◆ GOAL ◆
Could you print all the entries exactly?

◆ DATASET ◆

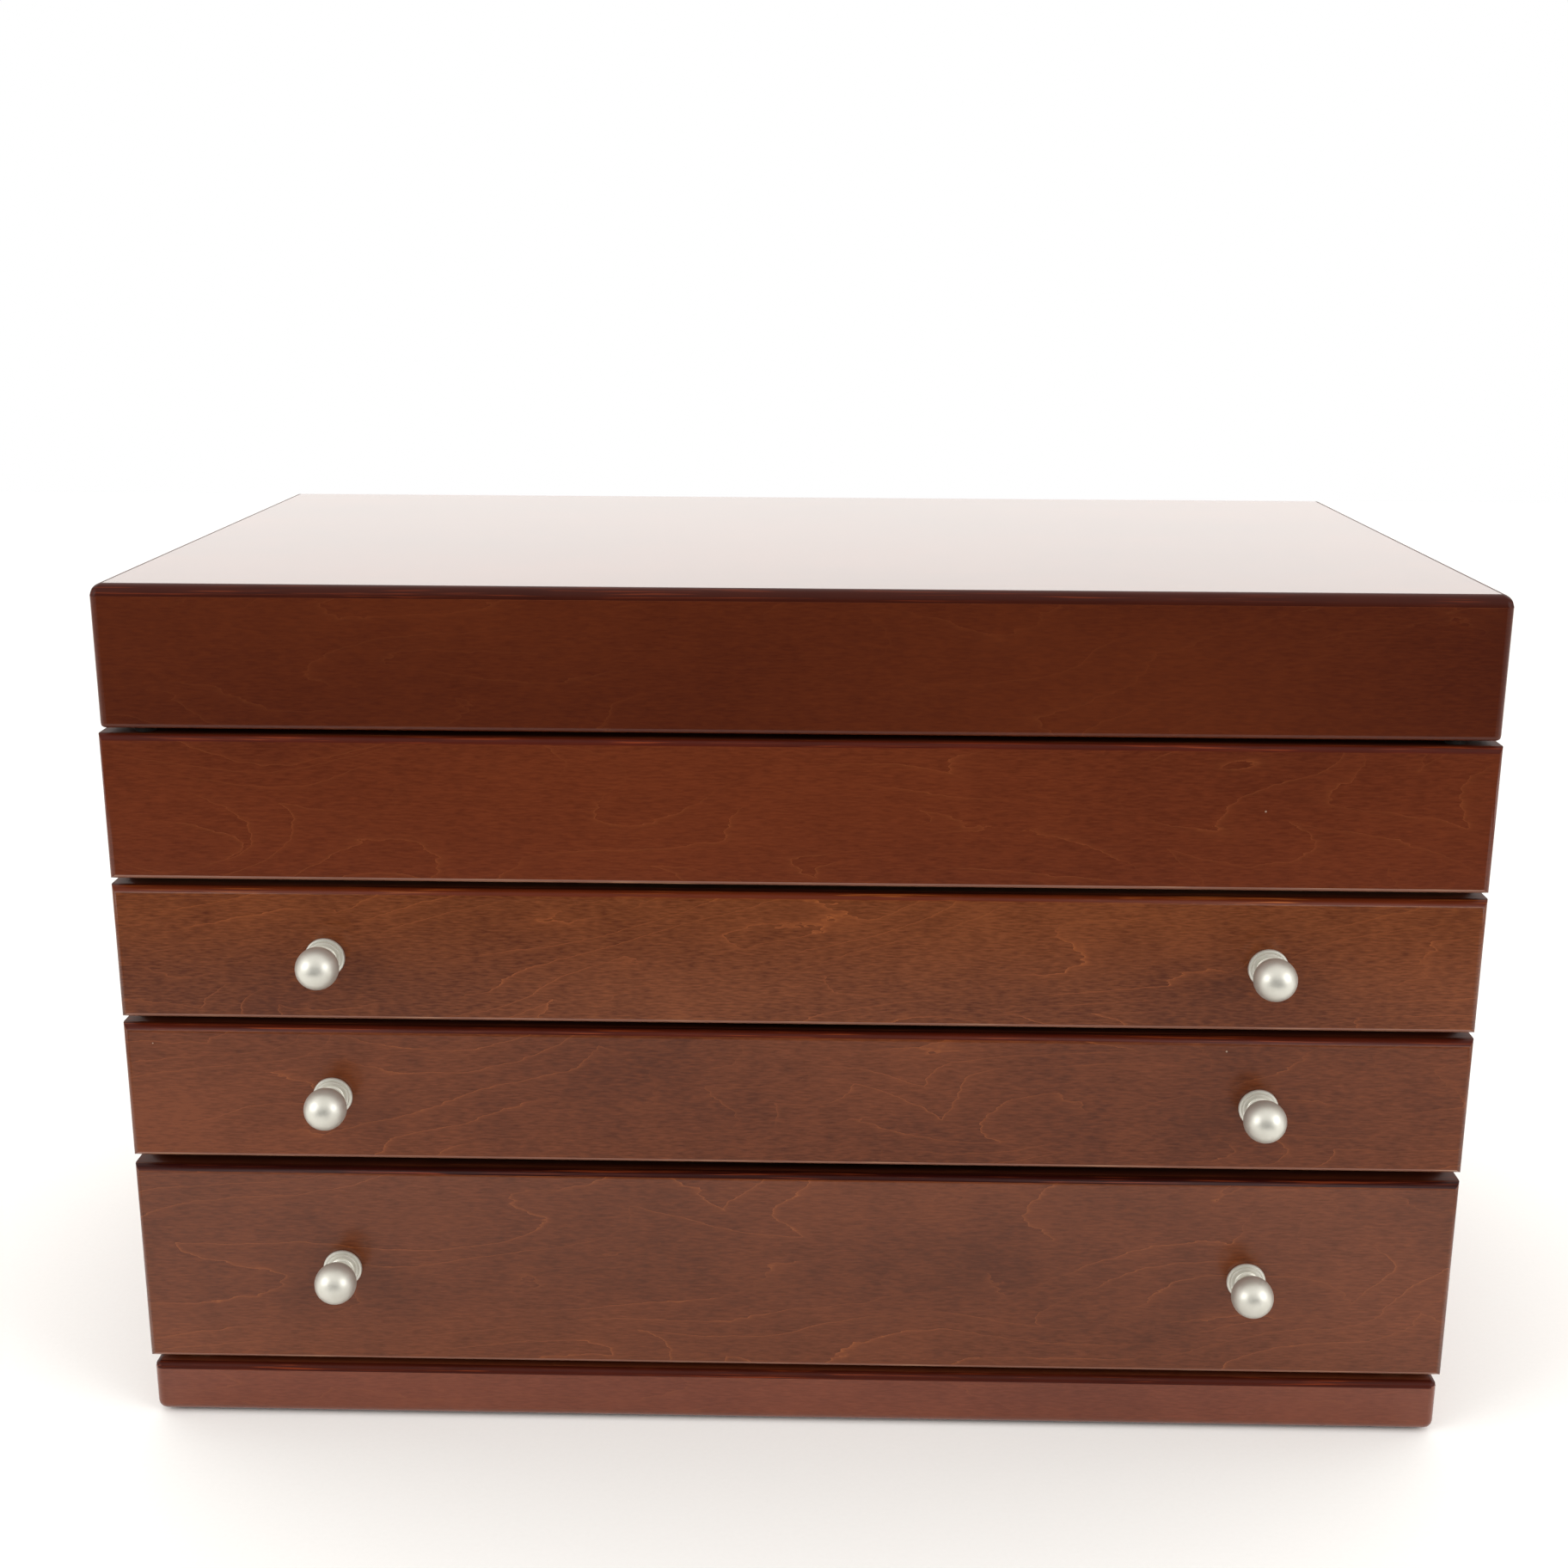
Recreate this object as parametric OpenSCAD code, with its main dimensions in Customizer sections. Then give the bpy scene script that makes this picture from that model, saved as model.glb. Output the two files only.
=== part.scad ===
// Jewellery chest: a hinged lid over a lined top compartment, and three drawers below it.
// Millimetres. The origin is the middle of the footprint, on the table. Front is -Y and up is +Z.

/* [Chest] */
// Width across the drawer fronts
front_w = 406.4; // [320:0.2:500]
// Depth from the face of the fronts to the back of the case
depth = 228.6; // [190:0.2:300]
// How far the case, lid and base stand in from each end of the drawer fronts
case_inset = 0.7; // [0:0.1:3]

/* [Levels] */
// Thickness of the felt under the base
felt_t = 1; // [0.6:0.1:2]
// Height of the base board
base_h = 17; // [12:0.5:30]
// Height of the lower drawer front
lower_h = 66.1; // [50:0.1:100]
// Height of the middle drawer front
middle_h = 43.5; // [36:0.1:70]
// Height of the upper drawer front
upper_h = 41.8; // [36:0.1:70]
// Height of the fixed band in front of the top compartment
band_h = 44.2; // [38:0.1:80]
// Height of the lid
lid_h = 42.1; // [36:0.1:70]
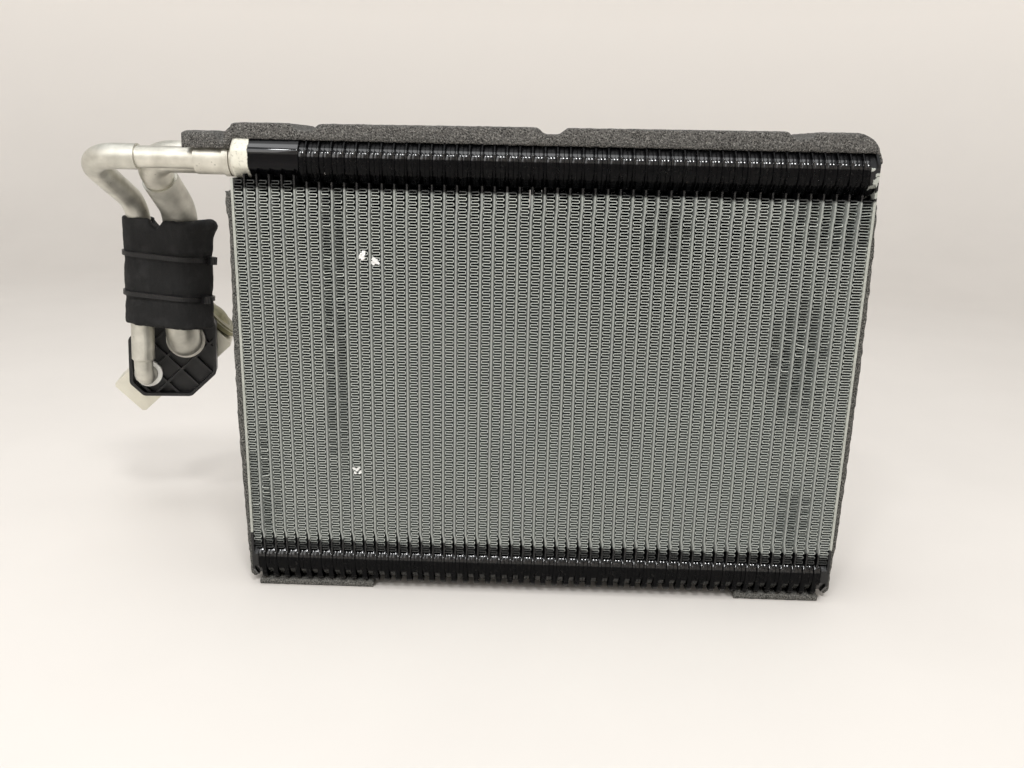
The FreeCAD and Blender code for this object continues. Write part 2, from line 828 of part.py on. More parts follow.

◆ IN RESPONSE ◆
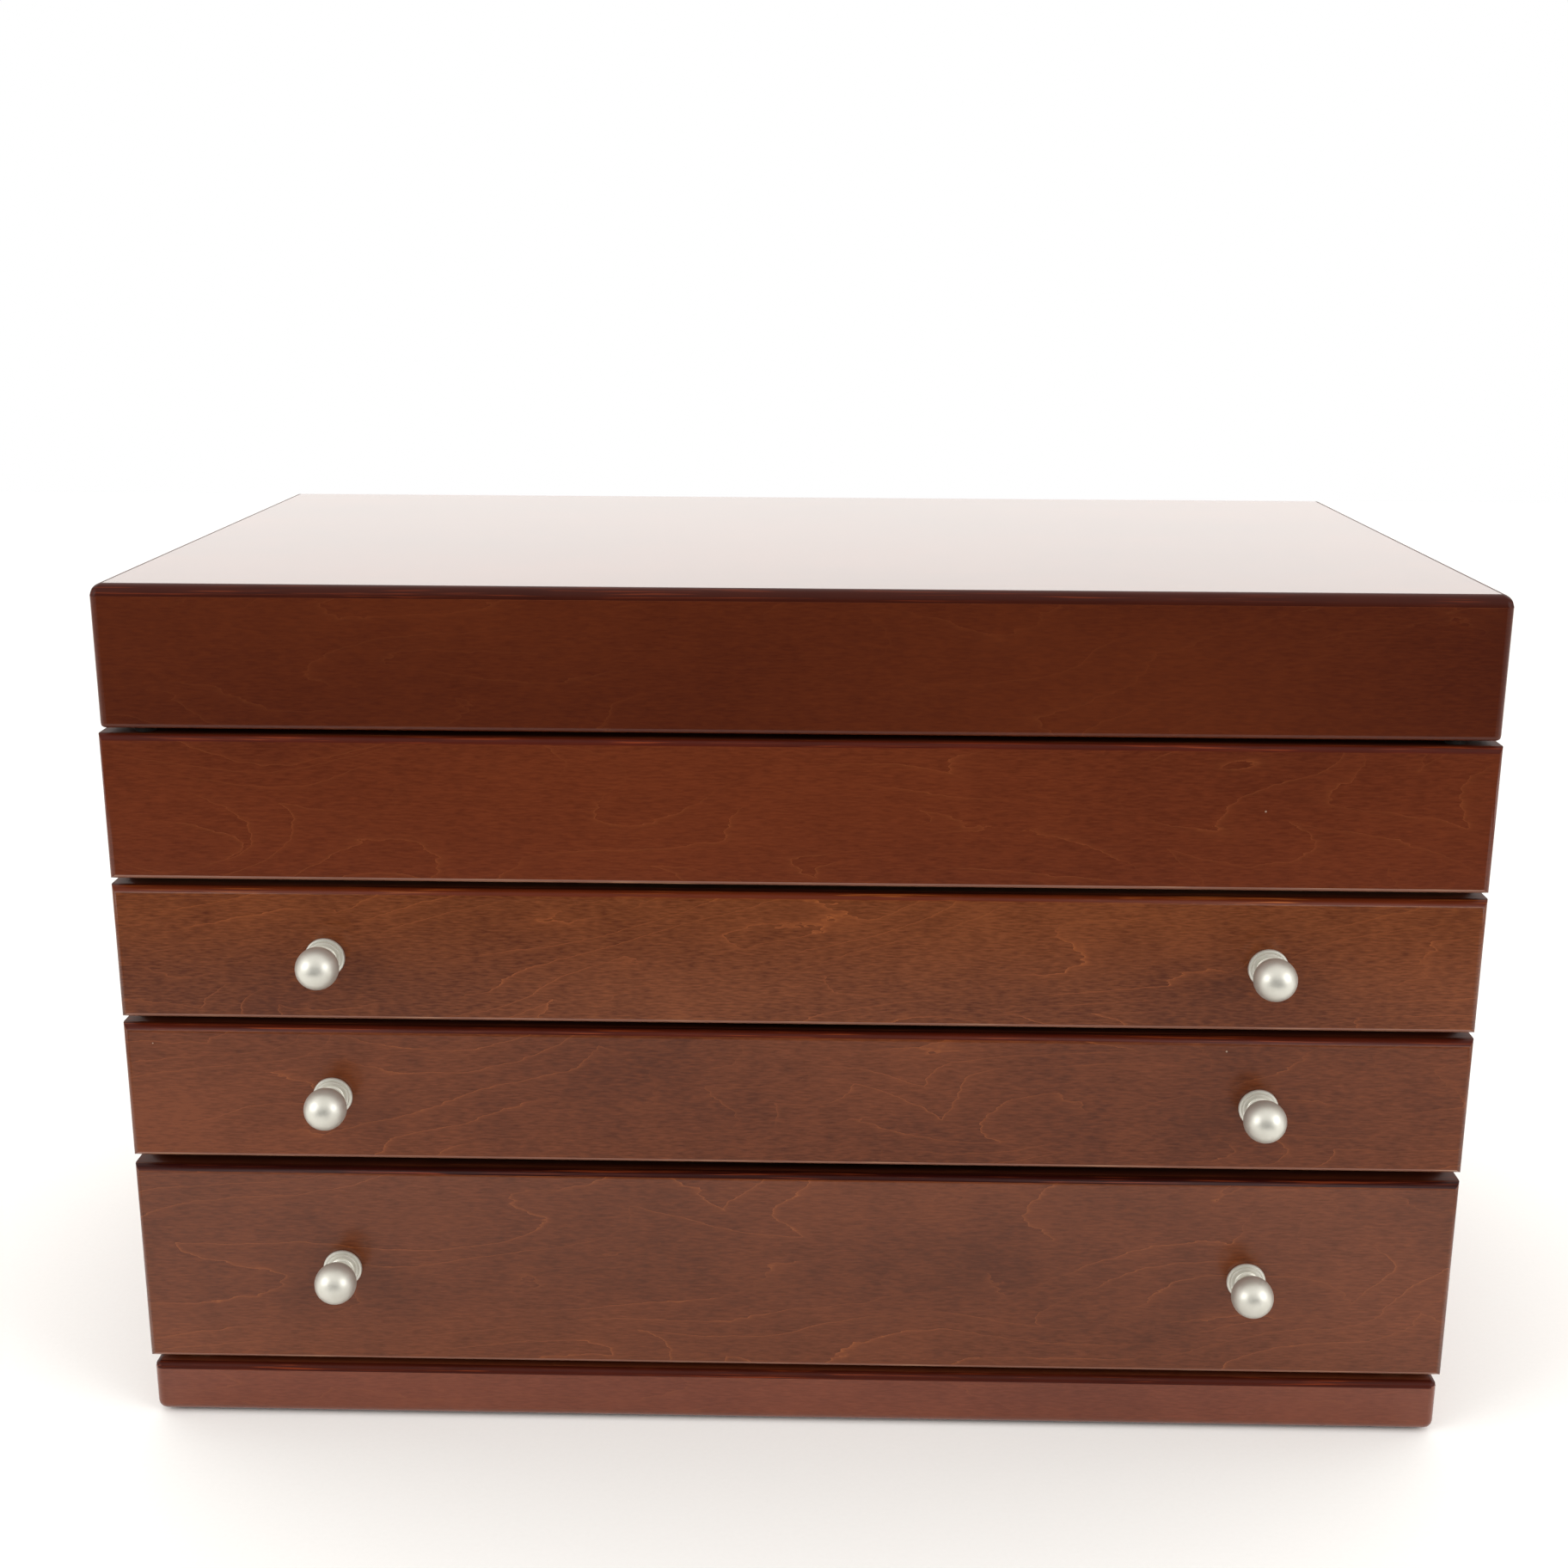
Recreate this object as parametric OpenSCAD code, with its main dimensions in Customizer sections. Then give the bpy scene script that makes this picture from that model, saved as model.glb. Output the two files only.
=== part.scad ===
// Jewellery chest: a hinged lid over a lined top compartment, and three drawers below it.
// Millimetres. The origin is the middle of the footprint, on the table. Front is -Y and up is +Z.

/* [Chest] */
// Width across the drawer fronts
front_w = 406.4; // [320:0.2:500]
// Depth from the face of the fronts to the back of the case
depth = 228.6; // [190:0.2:300]
// How far the case, lid and base stand in from each end of the drawer fronts
case_inset = 0.7; // [0:0.1:3]

/* [Levels] */
// Thickness of the felt under the base
felt_t = 1; // [0.6:0.1:2]
// Height of the base board
base_h = 17; // [12:0.5:30]
// Height of the lower drawer front
lower_h = 66.1; // [50:0.1:100]
// Height of the middle drawer front
middle_h = 43.5; // [36:0.1:70]
// Height of the upper drawer front
upper_h = 41.8; // [36:0.1:70]
// Height of the fixed band in front of the top compartment
band_h = 44.2; // [38:0.1:80]
// Height of the lid
lid_h = 42.1; // [36:0.1:70]
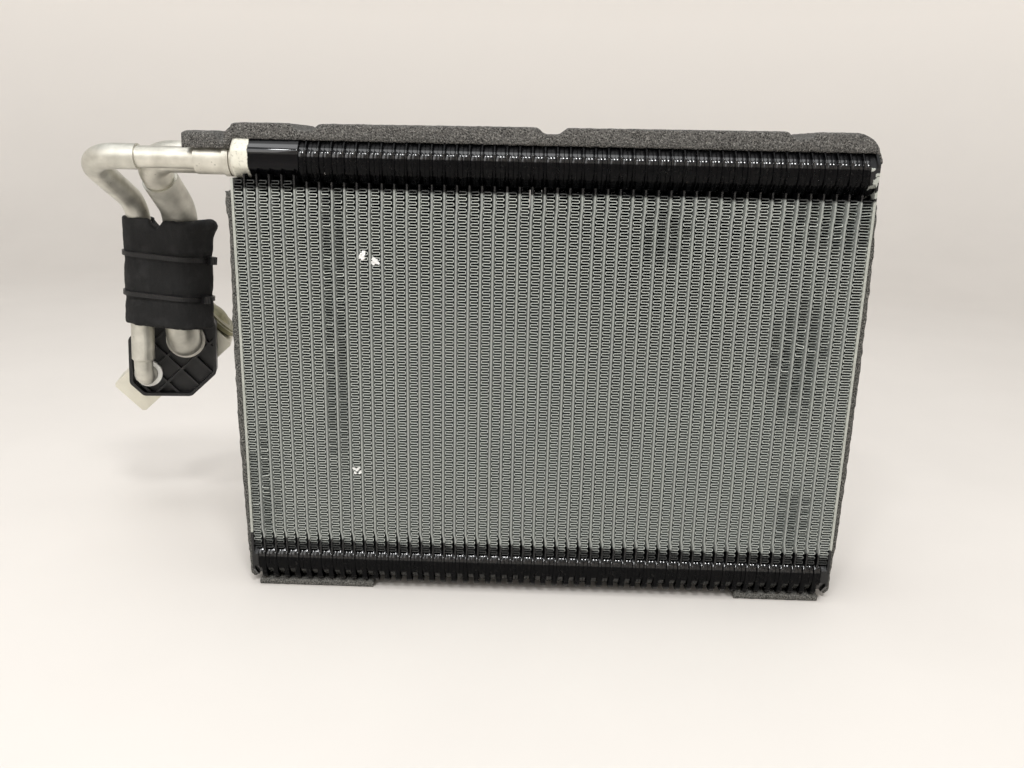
The FreeCAD and Blender code for this object continues. Write part 2, from line 828 of part.py on. More parts follow.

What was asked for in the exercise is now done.